There’s a wide variety of approaches (some of which are even occasionally effective) but for simplicity, here’s a high-level summary of the process:
- Review the Advice: The first step in conducting an adviser review is to review the advice provided by the adviser. This involves checking that the adviser has considered the client’s needs, circumstances and current arrangements, and that the recommendations provided address the identified needs and are appropriate for the client’s individual circumstances. Consider the context of the interaction and the client’s capabilities and needs.
- Check for Justification: If the adviser has recommended a switch or replacement of an existing product, check that this recommendation is justified and properly documented. The adviser should be able to provide a clear and detailed explanation for why the switch or replacement is in the client’s best interest. Consider who really benefits from the specific recommendation provided.
- Check for Proper Disclosures: The adviser should make clear and accurate disclosures in relation to remuneration, associations and benefits as well as address any conflicts of interests and duties. Check that these disclosures have been made and that they are effective, prominent and clear.
- Assess conduct and competency. Identify, or infer from the documents, whether and to what extent the adviser complied with the intent of the law, the FASEA Code and Standards and their professional obligations.
It’s an extraordinarily high-level perspective, but it’s important to agree on the fundamentals before we address the nuances and complexities. We’ve done that, so let’s explore the challenges and considerations of conducting reviews, and how to address them.
Challenges and Considerations
Conducting an adviser review is not without its challenges. Although it doesn’t have to be, a review can be difficult, frustrating and confrontational for all parties. While you might consider a review to be a reasonable step for monitoring and supervising representatives, the representatives themselves may question the value of a performance review performed by someone with little knowledge of them or their role (and little willingness to learn first).

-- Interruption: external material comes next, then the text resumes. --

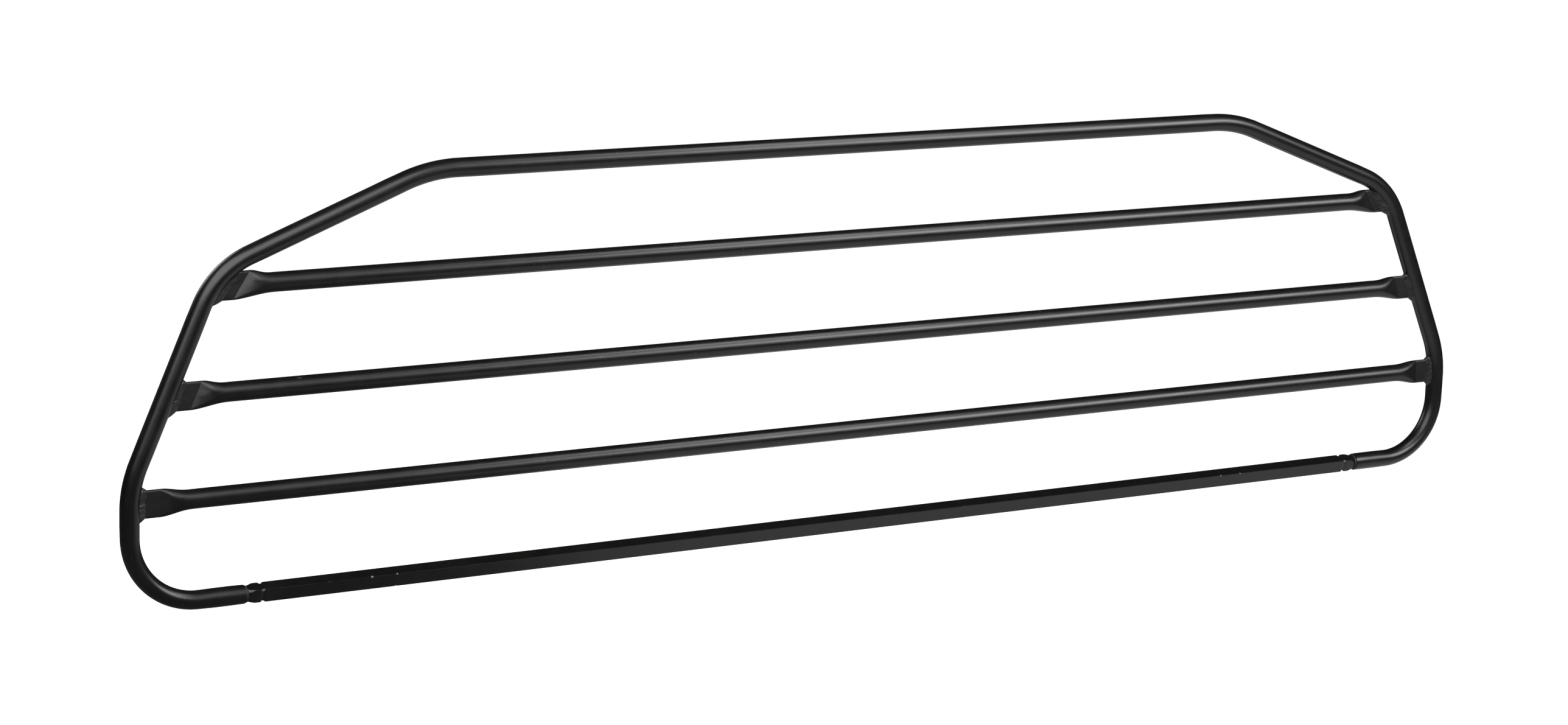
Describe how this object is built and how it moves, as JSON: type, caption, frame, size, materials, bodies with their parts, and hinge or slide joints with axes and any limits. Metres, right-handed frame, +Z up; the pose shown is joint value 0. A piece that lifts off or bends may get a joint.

They don’t have to be difficult, but in my experience, here are some common issues that compliance officers may encounter, along with strategies for addressing them:
- Incomplete or Inaccurate Information: If the information provided by the adviser, the advice document or the information on file is incomplete or inaccurate, it can be difficult to assess whether the advice is suitable, appropriate for the client’s circumstances or even in their best interests. Sometimes these errors or omissions can be the result of an administrative error but they can also indicate process failures, competency issues or misconduct. In such cases, take a risk-based approach and don’t rush to judgement; follow up with the adviser and try to obtain the necessary information but don’t accept assertions and reassurances as evidence of compliance.
- Complex Financial Products: Some financial products are complex and may require a high level of expertise to assess. Not every adviser is competent to provide advice on every financial product and strategy. Not many compliance officers have the expertise that covers the entire regulatory field. If you’re faced with information or topics with which you are not familiar, don’t try to bluff your way through – that helps no-one. If you’re not familiar with the product or the specific consequences and implications of the strategy, pause and seek additional training or guidance. If the adviser doesn’t seem to possess the required education, experience or training to provide advice on complex products, it needs to be identified but addressed compassionately.
- Conflicts of Interest: Conflicts of interest can sometimes be difficult to identify and manage. Compliance officers tend to focus on financial conflicts, but the FASEA Code has broadened the field to encompass relationships, associations and personal arrangements. It’s important to have a clear understanding of what constitutes a conflict of interest and to be vigilant in identifying and managing any potential conflicts.
Methodologies and approaches
Conducting an adviser review is a key responsibility for compliance officers in the financial services industry. By following the steps outlined in this article and being aware of the potential challenges, compliance officers can ensure that the advice provided by advisers aligns with the relevant laws and industry standards. I appreciate that although I’ve discussed the nature of an adviser review, and suggested approaches, I haven’t offered a specific methodology despite repeatedly referring to risk-based compliance, evidence-based approaches and the need for a context-specific consideration.
That’s deliberate, because the methodology a compliance officer follows is determined, ultimately, by your Licensee’s risk appetite and culture.
If you’re interested in learning more about what I consider to be the best approach, or would like to utilise our risk-based methodology then reach out to us.
In any event, focus less on formal compliance than on substantive conduct – checklists are fine to ensure a measure of consistency but prioritising formal or technical compliance can sometimes reward malicious compliance and conceal poor advice or misconduct.